Случай, непредвиденные обстоятельства лежат в основе "Морехода Никитина", «Аммалат-Бека», "Муллы Нура", хотя сюжеты этих произведений основываются на реальных былях. Бестужев изучает Кавказ досконально, создает цепную очерковую литературу о нем, изобилующую реальными наблюдениями над бытом и нравами горцев, в частности рисуются и их темные обычаи, дикие привычки. В "Письмах из Дагестана" и других очерках, в повестях «Аммалат-Бек», "Мулла Hyp" дано много этнографического, фольклорного материала, много и подчеркнутой экзотики. Бестужев знал шесть языков, в том числе и татарский, который изучал на Кавказе, от самого парода. Любознательности его не было границ, недаром он писал братьям Полевым из Дербента: "Я настоящий микрокосм. Одно только во мне постоянно это любовь к человечеству…" (1831).[13] И родным через два года: "Вообще Кавказ вовсе неизвестен: его запачкали чернилами, выкрасили, как будку, но попыток узнать его не было до сих пор".[14]
Неизведанными казались ему Россия и русский народ. Он хочет зарисовывать картины жизни с натуры, как фламандец Теньер, которому он поклонялся, постичь как философ его место в семье человечества. Бестужев терпеть не мог туманной, фаталистической немецкой «метафизики», которая наиболее интенсивно (в системах Шеллинга и Гегеля) занималась осмыслением этих проблем. Он писал Полевым в начале 1832 года: "Чтоб узнать добрый, смышленый народ наш, надо жизнию пожить с ним, надо его языком заставить его разговориться… быть с ним в расхмель на престольном празднике, ездить с ним в лес на медведя, в озеро за рыбой, тяпуть-ся с ним в обозе, драться вместе стена на стену. А солдат наш? — какое оригинальное существо, какое святое существо и какой чудный, дикий зверь вместе с этим! Как многогранна его деятельность, но как отличны его понятия от тех, под которыми по форме привыкли его рисовать! Этот газетный мундир вовсе ему не впору <…>. Кто видел солдат только на разводе, тот их не знает… хоть бы век прослужил с ними. Надо спать с ними на одной доске в карауле, лежать в морозную ночь в секрете, идти грудь с грудью на завал, на батарею, лежать под пулями в траншее, под перевязкой в лазарете; да, безделица: ко всему этому надо гениальный взор, чтобы отличить перлы в кучах всякого хламу, и потом дар, чтобы снизать из этих перл ожерелье! О, сколько раз проклинал я бесплодное мое воображение за то, что из стольких материалов, под рукою моей рассыпанных, не мог я состроить ничего доселе!"[15]

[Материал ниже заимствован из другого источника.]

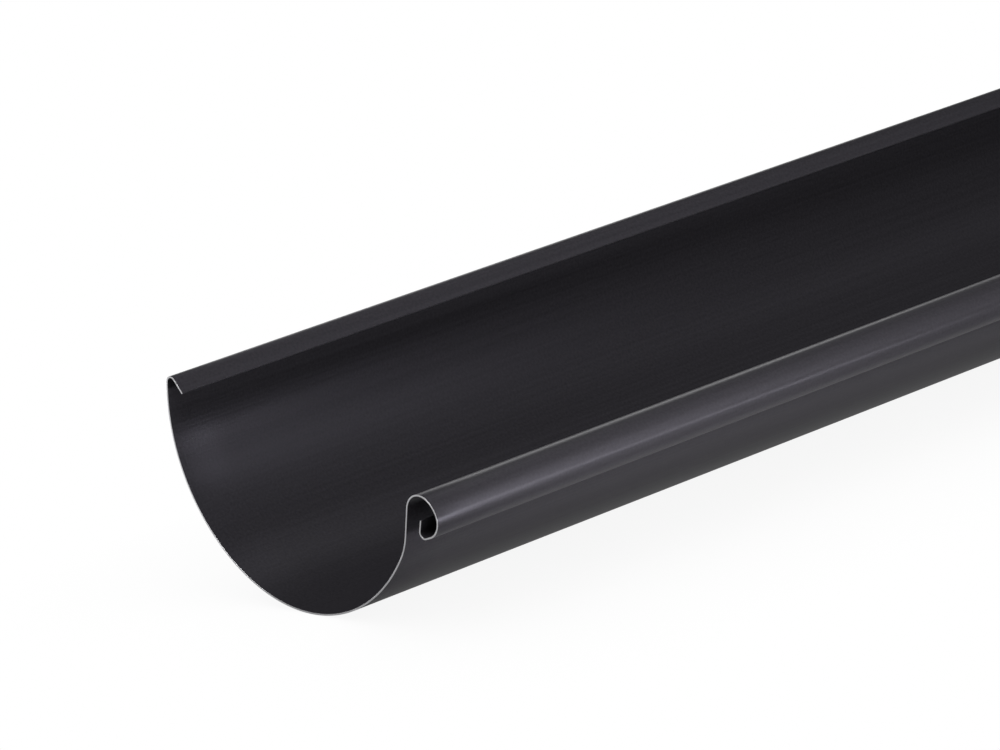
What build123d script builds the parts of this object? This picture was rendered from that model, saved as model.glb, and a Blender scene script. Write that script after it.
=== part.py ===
"""One length of half-round steel gutter, roll-formed from one strip of sheet.

The section is drawn as the gutter hangs, level, seen from its near end: x points to the back, towards
the wall of the house, and y points up, from an origin on the trough's axis. It is then laid down the way
a loose length comes to rest, rolled a little towards its heavy front bead.
"""
from build123d import *
import os
from math import atan2, cos, sin

# Stock
gutter_length = 2000.0
sheet = 0.6

# Trough, of the nominal 125 mm half-round size inside, opening out a little before the front wall.
# All other radii and lengths are those of the sheet's middle.
trough_bore = 125.0
trough_turn = 131.0
front_flank_radius = 67.0
front_flank_turn = 23.0
front_blend_radius = 25.0
front_blend_turn = 22.0
front_wall_height = 10.8

# Back edge, folded inwards and down
back_rise = 2.0
back_fold_radius = 2.2
lip_slope = 41.5
lip_length = 5.8

# Front bead, rolled outwards, down and back under, with a short lip turned up inside it
shoulder_radius = 6.8
shoulder_turn = 98.0
nose_radius = 8.9
nose_turn = 52.0
heel_radius = 6.6
heel_turn = 89.0
underside_length = 2.4
return_radius = 2.0
return_turn = 123.0
return_lip_length = 4.0

middle_radius = (trough_bore + sheet) / 2
outer_radius = trough_bore / 2 + sheet

# Line of the sheet's middle, from the back wall both ways: up to the lip, and down round to the bead
with BuildLine() as middle:
    back_wall = Line((middle_radius, 0), (middle_radius, back_rise))
    back_fold = JernArc(back_wall @ 1, back_wall % 1, back_fold_radius, 90 + lip_slope)
    lip = PolarLine(back_fold @ 1, lip_length, direction=back_fold % 1)

    trough = JernArc(back_wall @ 0, (0, -1), middle_radius, -trough_turn)
    flank = JernArc(trough @ 1, trough % 1, front_flank_radius, -front_flank_turn)
    blend = JernArc(flank @ 1, flank % 1, front_blend_radius, -front_blend_turn)
    front_wall = PolarLine(blend @ 1, front_wall_height, direction=blend % 1)

    shoulder = JernArc(front_wall @ 1, front_wall % 1, shoulder_radius, shoulder_turn)
    nose = JernArc(shoulder @ 1, shoulder % 1, nose_radius, nose_turn)
    heel = JernArc(nose @ 1, nose % 1, heel_radius, heel_turn)
    underside = PolarLine(heel @ 1, underside_length, direction=heel % 1)
    return_bend = JernArc(underside @ 1, underside % 1, return_radius, return_turn)
    return_lip = PolarLine(return_bend @ 1, return_lip_length, direction=return_bend % 1)

# A loose length rolls on its round back until its weight hangs straight below the trough's axis.
balance = middle.line.center(CenterOf.MASS)
roll = atan2(-balance.X, -balance.Y)
lying = Plane(
    origin=(-gutter_length / 2, 0, outer_radius),
    x_dir=(0, cos(roll), sin(roll)),
    z_dir=(1, 0, 0),
)

with BuildPart() as gutter:
    with BuildSketch(lying):
        with BuildLine():
            add(middle.line)
        trace(line_width=sheet)
    extrude(amount=gutter_length)

gutter.part.label = "gutter"

os.makedirs("parts", exist_ok=True)
export_step(gutter.part, "parts/gutter.step")
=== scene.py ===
"""Looks of one length of half-round steel gutter: coated sheet, bare cut edges, and a white studio.

Lengths are in metres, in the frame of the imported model: x runs along the gutter, -y is the front with
the bead, and z is up from the floor that the round back lies on.
"""
from math import atan2, cos, pi, radians, sin

import bpy
import numpy as np
from bpy.props import FloatProperty, FloatVectorProperty, IntProperty, PointerProperty
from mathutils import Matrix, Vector


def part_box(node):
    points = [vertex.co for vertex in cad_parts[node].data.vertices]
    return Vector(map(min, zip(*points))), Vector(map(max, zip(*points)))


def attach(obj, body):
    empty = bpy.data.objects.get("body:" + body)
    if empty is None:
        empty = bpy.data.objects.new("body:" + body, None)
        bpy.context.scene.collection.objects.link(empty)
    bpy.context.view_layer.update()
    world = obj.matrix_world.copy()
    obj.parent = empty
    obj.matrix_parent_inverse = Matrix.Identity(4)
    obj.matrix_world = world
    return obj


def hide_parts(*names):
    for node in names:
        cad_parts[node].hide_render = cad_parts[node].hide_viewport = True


bl_info = {
    "name": "Half-round gutter length",
    "version": (1, 0, 0),
    "blender": (4, 5, 0),
    "location": "3D View > Sidebar > Gutter",
    "description": "Makes a coated half-round gutter length and the studio that shows it",
    "category": "Add Mesh",
}

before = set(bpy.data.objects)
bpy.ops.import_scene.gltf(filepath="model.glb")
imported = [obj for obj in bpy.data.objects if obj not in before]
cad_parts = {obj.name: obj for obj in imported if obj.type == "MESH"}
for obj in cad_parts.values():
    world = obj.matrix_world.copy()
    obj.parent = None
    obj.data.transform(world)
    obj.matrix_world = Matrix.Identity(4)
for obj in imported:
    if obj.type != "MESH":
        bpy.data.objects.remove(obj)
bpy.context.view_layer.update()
NODE = "gutter"
NODE_LOW, NODE_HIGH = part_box(NODE)
COAT = "coated_steel"
WHITE = (1.0, 1.0, 1.0, 1.0)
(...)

Тут целая программа творчества, видно, в каком направлении шла мысль Марлинского и его художественные поиски.
В другом месте он рассуждает об отличительных особенностях храбрости русского солдата, который "неохотно идет в огонь, но хорошо стоит в нем", и потому, что не умеет уйти, не смея ослушаться, и потому, что русскому солдату доступны все высокие чувства: и честь полка, и честь родины, его увлекают пример и красное слово. А есть и такие, "которые так же радостно идут в дело, как в кружало".[16]

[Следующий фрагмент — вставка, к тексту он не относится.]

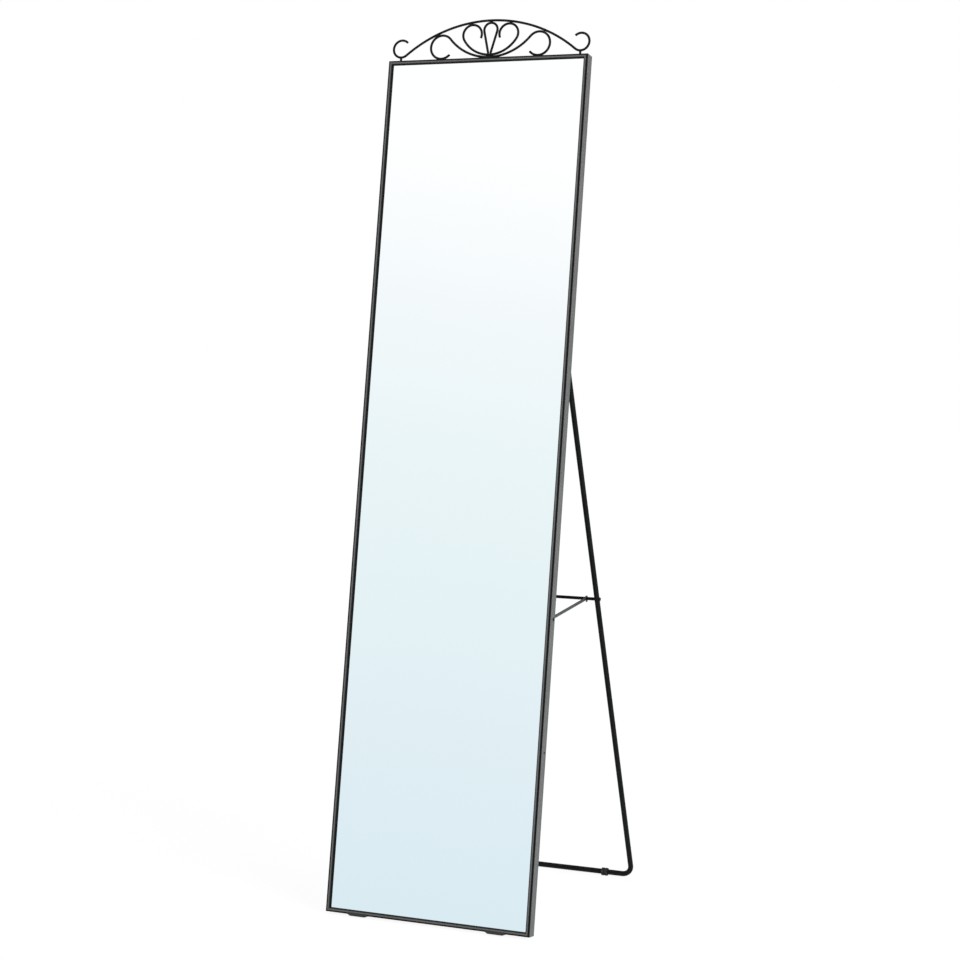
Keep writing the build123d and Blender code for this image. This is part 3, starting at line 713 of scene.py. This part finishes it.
# The studio: white seen straight, and in gloss a sky that pales from blue to white with
# height, as the room in front of the glass does. Matte surfaces get an even soft light.
def studio_world():
    """World colour by the kind of ray, and in gloss by its height and by how far it goes
    towards the back, where the studio is dark."""
    world = bpy.data.worlds.new("studio")
    world.use_nodes = True
    tree = world.node_tree
    tree.nodes.clear()
    out = tree.nodes.new("ShaderNodeOutputWorld")
    path = tree.nodes.new("ShaderNodeLightPath")
    direction = tree.nodes.new("ShaderNodeTexCoord").outputs["Generated"]
    split = tree.nodes.new("ShaderNodeSeparateXYZ")
    tree.links.new(direction, split.inputs["Vector"])
    rise = math_node(tree, "MULTIPLY", split.outputs["Z"], 2.5, clamp=True)
    sky = ramp(
        tree,
        rise,
        [
            (0.07, (0.722, 0.850, 0.910)),
            (0.32, (0.790, 0.890, 0.932)),
            (0.57, (0.838, 0.930, 0.945)),
            (0.77, (0.925, 0.970, 0.990)),
            (0.95, (1.03, 1.03, 1.03)),
        ],
    )
    behind = math_node(tree, "ADD", split.outputs["Y"], 0.05)
    behind = math_node(tree, "MULTIPLY", behind, 4.0, clamp=True)
    sky = mix_colour(tree, behind, sky, (0.30, 0.31, 0.32))
    soft = mix_colour(tree, path.outputs["Is Glossy Ray"], (0.36, 0.36, 0.36), sky)
    shown = mix_colour(tree, path.outputs["Is Camera Ray"], soft, (1.0, 1.0, 1.0))
    glow = tree.nodes.new("ShaderNodeBackground")
    tree.links.new(shown, glow.inputs["Color"])
    tree.links.new(glow.outputs[0], out.inputs["Surface"])
    bpy.context.scene.world = world


studio_world()


# Three soft lamps: the key from the right, a fill from the left and front, and one from
# behind for the back of the mirror. None of them shows in a reflection.
def softbox(name, place, target, size, watts):
    """A square lamp at a place, aimed at a target, and kept out of reflections."""
    lamp = bpy.data.lights.new(name, "AREA")
    lamp.shape = "SQUARE"
    lamp.size = size
    lamp.energy = watts
    thing = bpy.data.objects.new(name, lamp)
    bpy.context.scene.collection.objects.link(thing)
    back = np.array(place) - np.array(target)
    turn = math.atan2(back[0], -back[1])
    tilt = math.atan2(math.hypot(back[0], back[1]), back[2])
    thing.location = place
    thing.rotation_euler = (tilt, 0.0, turn)
    thing.visible_glossy = False


softbox("key_softbox", (4.0, -1.7, 2.6), (0.0, 0.0, 0.8), 2.4, 265.0)
softbox("fill_softbox", (-2.4, -4.0, 2.2), (0.0, 0.0, 0.9), 2.6, 75.0)
softbox("rear_softbox", (-1.2, 4.2, 2.4), (0.0, 0.0, 0.8), 2.6, 130.0)

# The camera stands to the mirror's right and in front, a little over a metre up, and is
# tilted down by five degrees.
camera_data = bpy.data.cameras.new("photo_camera")
camera_data.sensor_width = 36.0
camera_data.lens = 77.885
camera_data.shift_x = -0.010417
camera_data.shift_y = -0.04
camera_data.clip_end = 100.0
camera = bpy.data.objects.new("photo_camera", camera_data)
bpy.context.scene.collection.objects.link(camera)
camera.location = (1.48599, -3.33346 + TO_MIDDLE, 1.19330)
camera.rotation_euler = (math.radians(90.0 - 4.9556), 0.0, math.radians(22.193))
bpy.context.scene.camera = camera

bpy.context.scene.view_settings.view_transform = "Standard"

Сам Марлинский лишь отчасти осуществил обширную программу, им намеченную. Его мореход Савелий Никитин с шестью «русаками» взял в плен английский карбас, вместе с капитаном и командой, почти голыми руками, бывши в плену у англичан. Есть у Марлинского небольшой, снятый прямо с натуры очерк "Подвиг Овечкипа и Щербины за Кавказом". Сопоставления типов храбрости русской и французской, русской и чеченской постоянно проходят в его повестях.

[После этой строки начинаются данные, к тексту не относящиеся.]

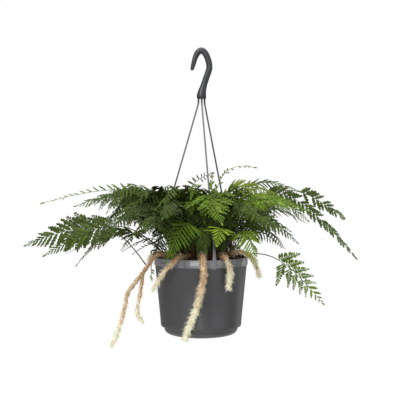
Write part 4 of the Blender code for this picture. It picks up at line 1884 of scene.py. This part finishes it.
@dataclass(frozen=True)
class Crozier:
    """A young frond still coiled at its tip, on a short scaly stalk.

    Args:
        root: (x, y, height above the rim) of its foot.
        coil: the same for the middle of its coil.
        turn: 1 when it coils to the right, -1 to the left.
        size: radius of the coil, in millimetres.
    """

    COIL_STEPS = 15

    root: Triple
    coil: Triple
    turn: float
    size: float = 4.2

    def mesh(self, site: Site) -> Mesh:
        """The stalk and its coil as one tapering rod.

        Args:
            site: where its points lie.

        Returns:
            The mesh.
        """
        root, middle = site.point(*self.root), site.point(*self.coil)
        foot = middle - Vector((self.turn * self.size * MM, 0, 0))
        rise = [root.lerp(foot, share) + Vector((0, 0, -0.4 * MM)) for share in (0.0, 0.5)]
        for step in range(self.COIL_STEPS):
            angle = math.pi - step * math.pi / 6
            reach = self.size * (1 - 0.045 * step) * MM
            out = Vector((self.turn * math.cos(angle), 0.03 * step, math.sin(angle)))
            rise.append(middle + out * reach)
        spine = Spine(smooth_path(rise, 4))
        thick = np.interp(np.linspace(0, 1, 60), [0, 0.3, 0.9, 1], [1.0, 1.3, 1.0, 0.6]) * MM
        return swept("crozier", spine, thick, thick, 8)


CROZIERS = (
    Crozier((-52, -10, 3.6), (-71, -12, 6.5), -1.0, 4.4),
    Crozier((-30, -40, 3.4), (-39, -49, 12.0), -1.0, 3.0),
    Crozier((44, -16, 4.4), (52, -22, 16.0), 1.0, 3.2),
    Crozier((24, 40, 4.0), (30, 50, 15.0), 1.0, 3.4),
)


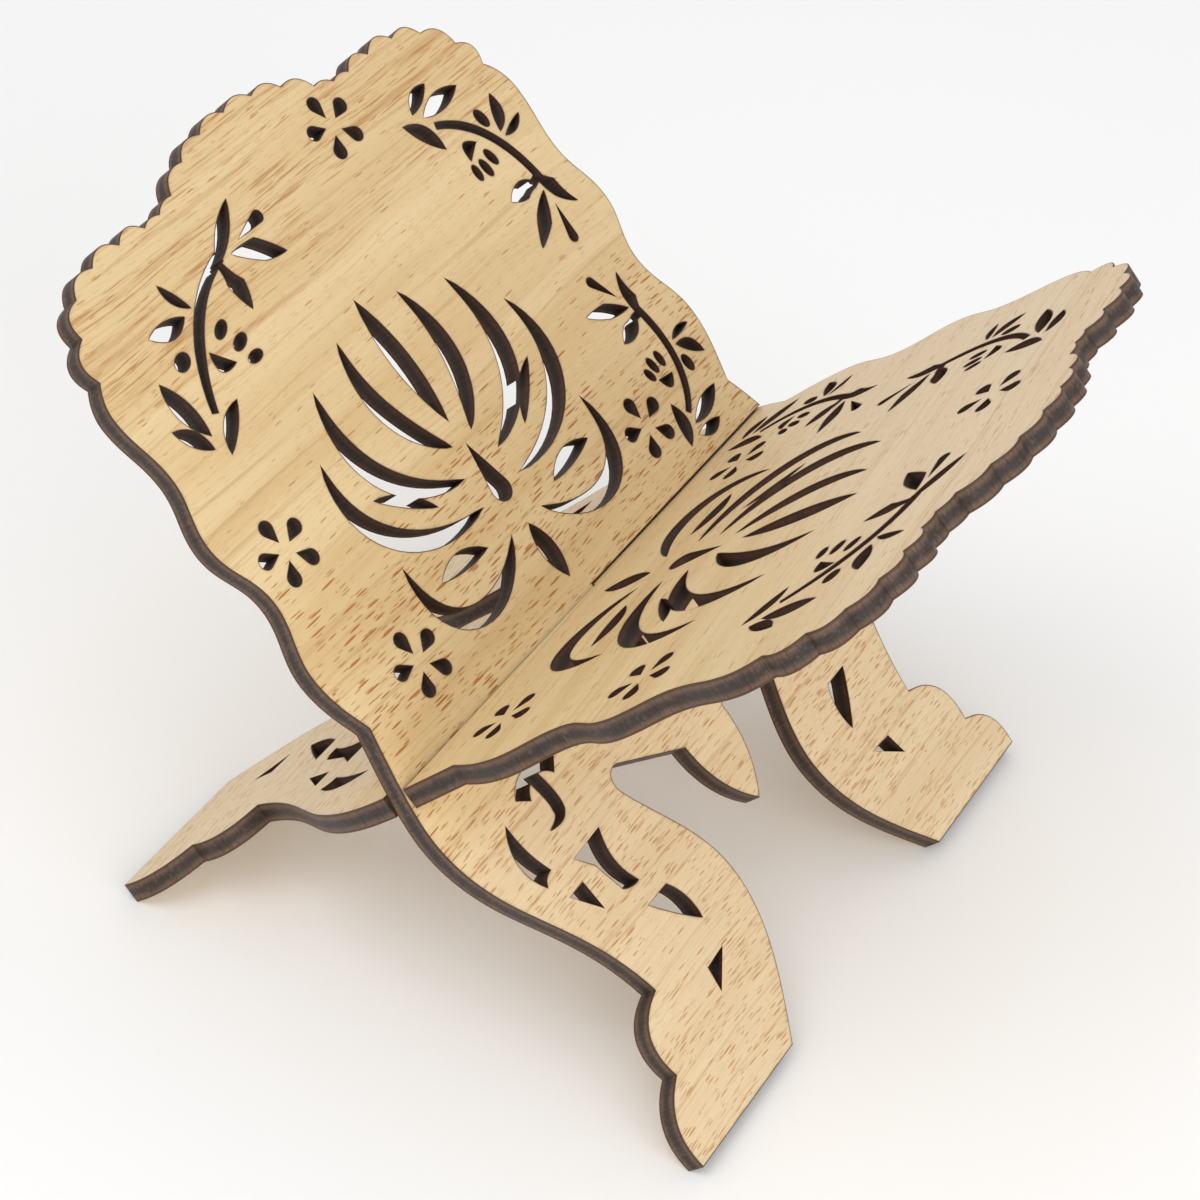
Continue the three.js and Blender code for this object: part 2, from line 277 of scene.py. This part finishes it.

Наблюдательность Марлинского вовсе не ограничивалась военным бытом: тут и описания намаза и других мусульманских обычаев, и описания главной месджид под Дербентом, и целые выкладки по ботанике, коль уж судьба завела лейтенанта Белозора в оранжереи добряка Саарвайерзена. В манере скрупулезного В. Гогарта он зарисовывает в «Испытании» «чрево» Петербурга: возы, торговые ряды на Сенной площади, пишет целые трактаты о святочных гаданиях, чтобы их вставить в повесть. Эти не организованные в сюжете огромные массы эмпирического материала, натуралистических зарисовок готовили взрыв романтизма и переход прозы к реалистической достоверности.